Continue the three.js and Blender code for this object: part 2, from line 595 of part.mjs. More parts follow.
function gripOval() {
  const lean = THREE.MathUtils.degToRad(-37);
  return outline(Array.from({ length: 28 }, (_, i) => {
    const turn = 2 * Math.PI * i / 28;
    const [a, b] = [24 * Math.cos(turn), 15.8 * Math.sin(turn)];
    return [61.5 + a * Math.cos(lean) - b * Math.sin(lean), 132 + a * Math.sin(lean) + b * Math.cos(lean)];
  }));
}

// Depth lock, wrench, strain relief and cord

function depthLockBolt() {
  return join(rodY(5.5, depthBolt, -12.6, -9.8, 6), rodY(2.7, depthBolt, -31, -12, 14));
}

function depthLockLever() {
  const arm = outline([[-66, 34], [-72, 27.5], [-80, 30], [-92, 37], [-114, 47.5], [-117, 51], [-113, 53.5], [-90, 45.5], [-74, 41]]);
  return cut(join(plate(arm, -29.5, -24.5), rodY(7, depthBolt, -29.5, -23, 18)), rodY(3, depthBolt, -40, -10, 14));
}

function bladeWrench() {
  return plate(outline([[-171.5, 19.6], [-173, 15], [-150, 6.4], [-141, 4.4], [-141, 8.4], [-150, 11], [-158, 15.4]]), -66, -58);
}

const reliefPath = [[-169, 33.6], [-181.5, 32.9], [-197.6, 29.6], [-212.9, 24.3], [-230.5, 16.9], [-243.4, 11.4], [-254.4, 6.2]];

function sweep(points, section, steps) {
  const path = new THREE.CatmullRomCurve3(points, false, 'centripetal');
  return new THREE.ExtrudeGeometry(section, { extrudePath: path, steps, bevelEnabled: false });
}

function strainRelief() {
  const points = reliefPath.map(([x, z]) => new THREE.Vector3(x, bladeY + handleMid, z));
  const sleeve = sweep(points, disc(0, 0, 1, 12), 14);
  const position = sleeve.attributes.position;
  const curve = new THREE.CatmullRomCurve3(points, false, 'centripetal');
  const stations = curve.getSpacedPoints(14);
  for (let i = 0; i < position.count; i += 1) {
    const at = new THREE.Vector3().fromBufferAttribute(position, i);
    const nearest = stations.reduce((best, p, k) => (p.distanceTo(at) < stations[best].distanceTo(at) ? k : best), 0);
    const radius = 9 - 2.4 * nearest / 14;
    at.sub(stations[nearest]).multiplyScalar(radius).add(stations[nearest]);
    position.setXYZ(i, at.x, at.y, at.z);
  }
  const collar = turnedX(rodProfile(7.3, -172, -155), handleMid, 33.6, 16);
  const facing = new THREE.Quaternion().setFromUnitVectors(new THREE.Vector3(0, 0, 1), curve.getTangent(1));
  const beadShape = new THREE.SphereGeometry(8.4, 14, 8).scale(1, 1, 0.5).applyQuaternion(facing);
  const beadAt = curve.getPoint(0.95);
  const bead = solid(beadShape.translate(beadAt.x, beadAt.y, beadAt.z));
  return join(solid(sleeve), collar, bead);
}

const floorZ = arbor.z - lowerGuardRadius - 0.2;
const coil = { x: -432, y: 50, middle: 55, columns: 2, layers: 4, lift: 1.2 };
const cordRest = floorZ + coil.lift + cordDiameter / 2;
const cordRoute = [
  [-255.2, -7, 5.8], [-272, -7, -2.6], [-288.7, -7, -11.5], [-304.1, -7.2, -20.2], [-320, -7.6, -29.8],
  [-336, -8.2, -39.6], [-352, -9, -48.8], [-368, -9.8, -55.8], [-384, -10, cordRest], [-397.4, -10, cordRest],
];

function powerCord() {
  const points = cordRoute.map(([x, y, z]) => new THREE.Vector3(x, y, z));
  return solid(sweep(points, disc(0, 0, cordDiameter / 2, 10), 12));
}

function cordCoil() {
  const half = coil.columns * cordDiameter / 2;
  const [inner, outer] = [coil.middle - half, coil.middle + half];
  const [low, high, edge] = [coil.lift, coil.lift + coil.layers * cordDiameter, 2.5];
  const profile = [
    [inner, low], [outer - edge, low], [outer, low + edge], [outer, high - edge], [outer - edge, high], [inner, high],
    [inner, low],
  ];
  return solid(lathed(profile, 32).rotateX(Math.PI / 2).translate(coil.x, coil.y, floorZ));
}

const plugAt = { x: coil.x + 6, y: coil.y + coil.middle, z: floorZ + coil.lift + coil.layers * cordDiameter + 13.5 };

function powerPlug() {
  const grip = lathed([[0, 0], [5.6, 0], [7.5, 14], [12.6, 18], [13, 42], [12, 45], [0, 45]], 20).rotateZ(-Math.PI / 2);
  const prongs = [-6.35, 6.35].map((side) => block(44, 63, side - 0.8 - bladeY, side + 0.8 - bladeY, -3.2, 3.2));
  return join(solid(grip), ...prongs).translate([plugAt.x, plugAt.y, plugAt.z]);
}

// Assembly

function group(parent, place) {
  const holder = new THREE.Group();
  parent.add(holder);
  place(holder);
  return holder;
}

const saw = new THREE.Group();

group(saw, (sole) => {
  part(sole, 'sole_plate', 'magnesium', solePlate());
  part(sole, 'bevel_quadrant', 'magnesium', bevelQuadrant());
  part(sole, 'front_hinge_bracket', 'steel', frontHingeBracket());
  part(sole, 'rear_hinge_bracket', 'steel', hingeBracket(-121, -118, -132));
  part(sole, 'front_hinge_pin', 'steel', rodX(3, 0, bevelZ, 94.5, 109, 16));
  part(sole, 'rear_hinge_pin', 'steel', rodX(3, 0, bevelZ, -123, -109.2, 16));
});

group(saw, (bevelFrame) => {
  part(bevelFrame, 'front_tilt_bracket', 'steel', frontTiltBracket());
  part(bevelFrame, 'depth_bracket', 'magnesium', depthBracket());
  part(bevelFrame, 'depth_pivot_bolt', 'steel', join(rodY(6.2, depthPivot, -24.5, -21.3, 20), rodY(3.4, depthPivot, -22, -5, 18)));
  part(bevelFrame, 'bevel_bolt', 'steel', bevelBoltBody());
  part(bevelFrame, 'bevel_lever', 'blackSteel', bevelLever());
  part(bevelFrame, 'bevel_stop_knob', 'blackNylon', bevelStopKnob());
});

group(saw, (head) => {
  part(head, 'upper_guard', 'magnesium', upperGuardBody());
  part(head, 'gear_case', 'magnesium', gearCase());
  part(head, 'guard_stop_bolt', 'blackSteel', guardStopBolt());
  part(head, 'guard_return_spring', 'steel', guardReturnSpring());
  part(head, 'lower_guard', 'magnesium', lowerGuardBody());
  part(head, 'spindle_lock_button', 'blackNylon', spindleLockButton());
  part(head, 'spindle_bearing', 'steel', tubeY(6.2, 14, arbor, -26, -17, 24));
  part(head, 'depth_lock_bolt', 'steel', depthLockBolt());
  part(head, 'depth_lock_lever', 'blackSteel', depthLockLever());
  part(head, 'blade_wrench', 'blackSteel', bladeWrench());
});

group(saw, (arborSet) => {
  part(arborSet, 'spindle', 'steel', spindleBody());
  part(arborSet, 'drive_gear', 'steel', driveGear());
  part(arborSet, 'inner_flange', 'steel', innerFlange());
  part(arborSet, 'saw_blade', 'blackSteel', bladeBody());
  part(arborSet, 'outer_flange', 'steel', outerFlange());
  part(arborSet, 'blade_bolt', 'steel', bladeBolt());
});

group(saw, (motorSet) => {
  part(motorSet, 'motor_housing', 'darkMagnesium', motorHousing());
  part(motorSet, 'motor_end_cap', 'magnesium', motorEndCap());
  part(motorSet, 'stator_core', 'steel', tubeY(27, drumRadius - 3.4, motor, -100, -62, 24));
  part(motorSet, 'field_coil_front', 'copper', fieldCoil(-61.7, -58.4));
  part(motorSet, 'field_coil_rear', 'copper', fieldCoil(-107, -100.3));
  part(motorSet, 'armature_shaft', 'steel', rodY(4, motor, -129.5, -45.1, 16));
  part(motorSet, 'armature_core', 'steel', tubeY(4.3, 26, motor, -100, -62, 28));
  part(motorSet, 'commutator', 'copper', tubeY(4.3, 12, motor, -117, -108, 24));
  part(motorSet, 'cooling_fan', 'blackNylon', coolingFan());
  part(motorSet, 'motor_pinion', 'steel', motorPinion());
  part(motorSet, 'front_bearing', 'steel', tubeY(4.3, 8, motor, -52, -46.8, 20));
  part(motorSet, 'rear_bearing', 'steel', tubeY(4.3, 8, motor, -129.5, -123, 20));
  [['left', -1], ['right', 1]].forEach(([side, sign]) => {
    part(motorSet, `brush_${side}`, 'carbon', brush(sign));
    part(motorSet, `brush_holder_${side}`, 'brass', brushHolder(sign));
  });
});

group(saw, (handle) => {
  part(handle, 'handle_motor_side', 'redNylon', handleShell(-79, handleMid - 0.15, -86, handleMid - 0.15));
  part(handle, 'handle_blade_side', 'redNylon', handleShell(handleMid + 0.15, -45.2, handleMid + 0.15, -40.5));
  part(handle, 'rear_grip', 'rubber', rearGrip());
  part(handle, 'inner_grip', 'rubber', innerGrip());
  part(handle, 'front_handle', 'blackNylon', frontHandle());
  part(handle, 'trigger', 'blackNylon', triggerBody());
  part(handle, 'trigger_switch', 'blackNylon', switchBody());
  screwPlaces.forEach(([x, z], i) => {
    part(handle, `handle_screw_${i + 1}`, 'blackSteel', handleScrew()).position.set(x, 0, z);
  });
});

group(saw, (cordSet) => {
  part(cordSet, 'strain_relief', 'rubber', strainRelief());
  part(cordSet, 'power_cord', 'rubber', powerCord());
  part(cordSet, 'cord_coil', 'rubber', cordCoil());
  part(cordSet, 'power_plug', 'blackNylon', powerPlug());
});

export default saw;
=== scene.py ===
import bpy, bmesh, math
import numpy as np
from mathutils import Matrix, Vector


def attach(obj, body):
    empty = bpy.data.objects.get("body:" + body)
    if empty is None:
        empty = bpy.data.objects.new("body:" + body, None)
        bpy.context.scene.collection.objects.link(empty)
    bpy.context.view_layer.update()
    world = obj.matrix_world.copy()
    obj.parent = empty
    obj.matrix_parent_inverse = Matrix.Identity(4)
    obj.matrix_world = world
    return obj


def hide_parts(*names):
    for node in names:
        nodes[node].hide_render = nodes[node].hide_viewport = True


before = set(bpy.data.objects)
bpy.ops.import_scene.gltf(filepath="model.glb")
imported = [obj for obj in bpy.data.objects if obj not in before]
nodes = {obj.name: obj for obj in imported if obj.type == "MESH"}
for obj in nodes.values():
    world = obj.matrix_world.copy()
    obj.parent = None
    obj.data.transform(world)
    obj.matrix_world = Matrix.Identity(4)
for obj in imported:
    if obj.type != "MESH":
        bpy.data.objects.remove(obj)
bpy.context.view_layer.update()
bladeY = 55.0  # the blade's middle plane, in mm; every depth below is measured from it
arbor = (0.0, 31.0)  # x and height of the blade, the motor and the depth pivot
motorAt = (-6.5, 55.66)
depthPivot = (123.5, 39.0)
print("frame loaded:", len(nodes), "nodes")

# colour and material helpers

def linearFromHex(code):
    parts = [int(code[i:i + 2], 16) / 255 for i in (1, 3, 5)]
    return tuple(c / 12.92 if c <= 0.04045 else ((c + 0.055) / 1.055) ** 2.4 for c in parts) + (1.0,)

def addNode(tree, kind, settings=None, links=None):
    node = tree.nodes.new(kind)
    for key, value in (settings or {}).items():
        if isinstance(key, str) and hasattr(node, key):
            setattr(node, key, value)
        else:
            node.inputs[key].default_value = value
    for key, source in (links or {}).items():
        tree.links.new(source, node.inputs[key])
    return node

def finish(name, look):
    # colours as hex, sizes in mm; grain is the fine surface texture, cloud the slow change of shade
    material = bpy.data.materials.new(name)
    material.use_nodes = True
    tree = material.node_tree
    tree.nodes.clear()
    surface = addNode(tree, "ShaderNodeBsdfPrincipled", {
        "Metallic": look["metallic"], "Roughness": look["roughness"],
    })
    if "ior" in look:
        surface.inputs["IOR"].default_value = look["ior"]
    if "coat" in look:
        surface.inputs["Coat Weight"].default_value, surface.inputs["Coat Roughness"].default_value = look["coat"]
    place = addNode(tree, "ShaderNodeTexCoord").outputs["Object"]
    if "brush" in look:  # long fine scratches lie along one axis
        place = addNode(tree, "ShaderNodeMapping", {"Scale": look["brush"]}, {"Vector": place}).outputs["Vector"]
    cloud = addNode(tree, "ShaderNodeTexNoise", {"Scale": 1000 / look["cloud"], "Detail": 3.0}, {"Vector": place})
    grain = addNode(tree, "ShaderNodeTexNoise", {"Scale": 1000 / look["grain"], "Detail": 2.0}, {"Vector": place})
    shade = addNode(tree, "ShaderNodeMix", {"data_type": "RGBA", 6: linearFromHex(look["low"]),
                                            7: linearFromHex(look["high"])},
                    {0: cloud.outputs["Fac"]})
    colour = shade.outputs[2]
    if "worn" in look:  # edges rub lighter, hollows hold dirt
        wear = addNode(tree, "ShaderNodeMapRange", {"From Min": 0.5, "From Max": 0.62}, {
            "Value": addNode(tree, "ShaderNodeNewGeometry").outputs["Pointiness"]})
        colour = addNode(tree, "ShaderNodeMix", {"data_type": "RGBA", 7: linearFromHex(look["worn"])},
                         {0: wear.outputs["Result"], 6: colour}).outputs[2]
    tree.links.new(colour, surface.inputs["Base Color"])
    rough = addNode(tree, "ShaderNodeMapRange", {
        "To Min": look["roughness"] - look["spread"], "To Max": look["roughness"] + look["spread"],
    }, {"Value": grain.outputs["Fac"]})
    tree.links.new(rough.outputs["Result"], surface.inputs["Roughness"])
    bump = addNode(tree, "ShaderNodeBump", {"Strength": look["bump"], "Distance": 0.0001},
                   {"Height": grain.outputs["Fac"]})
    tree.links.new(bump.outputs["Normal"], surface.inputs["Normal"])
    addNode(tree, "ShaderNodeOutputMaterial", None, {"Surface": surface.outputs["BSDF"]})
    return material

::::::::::

Return exactly the lines above from the line that has "obj.matrix_parent_inverse = Matrix.Identity(4)" through the line that has "return node", inclusive, and nothing else.

→ Task solution
    obj.matrix_parent_inverse = Matrix.Identity(4)
    obj.matrix_world = world
    return obj


def hide_parts(*names):
    for node in names:
        nodes[node].hide_render = nodes[node].hide_viewport = True


before = set(bpy.data.objects)
bpy.ops.import_scene.gltf(filepath="model.glb")
imported = [obj for obj in bpy.data.objects if obj not in before]
nodes = {obj.name: obj for obj in imported if obj.type == "MESH"}
for obj in nodes.values():
    world = obj.matrix_world.copy()
    obj.parent = None
    obj.data.transform(world)
    obj.matrix_world = Matrix.Identity(4)
for obj in imported:
    if obj.type != "MESH":
        bpy.data.objects.remove(obj)
bpy.context.view_layer.update()
bladeY = 55.0  # the blade's middle plane, in mm; every depth below is measured from it
arbor = (0.0, 31.0)  # x and height of the blade, the motor and the depth pivot
motorAt = (-6.5, 55.66)
depthPivot = (123.5, 39.0)
print("frame loaded:", len(nodes), "nodes")

# colour and material helpers

def linearFromHex(code):
    parts = [int(code[i:i + 2], 16) / 255 for i in (1, 3, 5)]
    return tuple(c / 12.92 if c <= 0.04045 else ((c + 0.055) / 1.055) ** 2.4 for c in parts) + (1.0,)

def addNode(tree, kind, settings=None, links=None):
    node = tree.nodes.new(kind)
    for key, value in (settings or {}).items():
        if isinstance(key, str) and hasattr(node, key):
            setattr(node, key, value)
        else:
            node.inputs[key].default_value = value
    for key, source in (links or {}).items():
        tree.links.new(source, node.inputs[key])
    return node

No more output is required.